Ese cinismo se hizo evidente cuando el gordo introdujo su mano en el bolsillo de mi camisa y me dijo que tomara esos 10 mil pesitos para que pagara el taxi de regreso hacia la casa. Le expresé el temor de que el próximo taxista me atracara también, y su respuesta, que intentaba ser tierna, se convirtió, sin que él se lo propusiera, en una joya legítima del humor negro.

—Noooooooo, cómo se le ocurre. ¡Nosotros le cogemos las placas a ese hijueputa!

Luego colocó un objeto frío sobre mi mano derecha.

—¿Qué es eso?

—Las gafas, huevón. ¿Ya se le olvidó hasta que usa lentes?

Aprovechando tanta camaradería, les supliqué que me dejaran la cajetilla de cigarrillos, en la que recordaba tener todavía tres unidades.

—Ah, no, ahí si no. Pierda siquiera una. Nosotros también fumamos.

Hoy debo decir con absoluta crudeza que no les deseo nada piadoso.
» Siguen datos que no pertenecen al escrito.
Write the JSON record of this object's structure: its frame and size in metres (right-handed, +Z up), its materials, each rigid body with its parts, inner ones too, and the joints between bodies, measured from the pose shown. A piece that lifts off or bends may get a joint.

Pero en el momento en que me soltaron, en la carrera 30, hacia el sur de la ciudad, experimenté por ellos una intensa gratitud. Si no les di la mano y los invité a desayunar al otro día, fue porque me faltaron arrestos. Parado en aquella calle solitaria, infeliz y acalambrado, sabía muy bien que aún no era prudente cantar victoria. Lloré otra vez. No se me ocurrió mirar a la luna. Y pensé que en este país estamos tan jodidos que al final el único recurso que nos queda es darles las gracias a los canallas.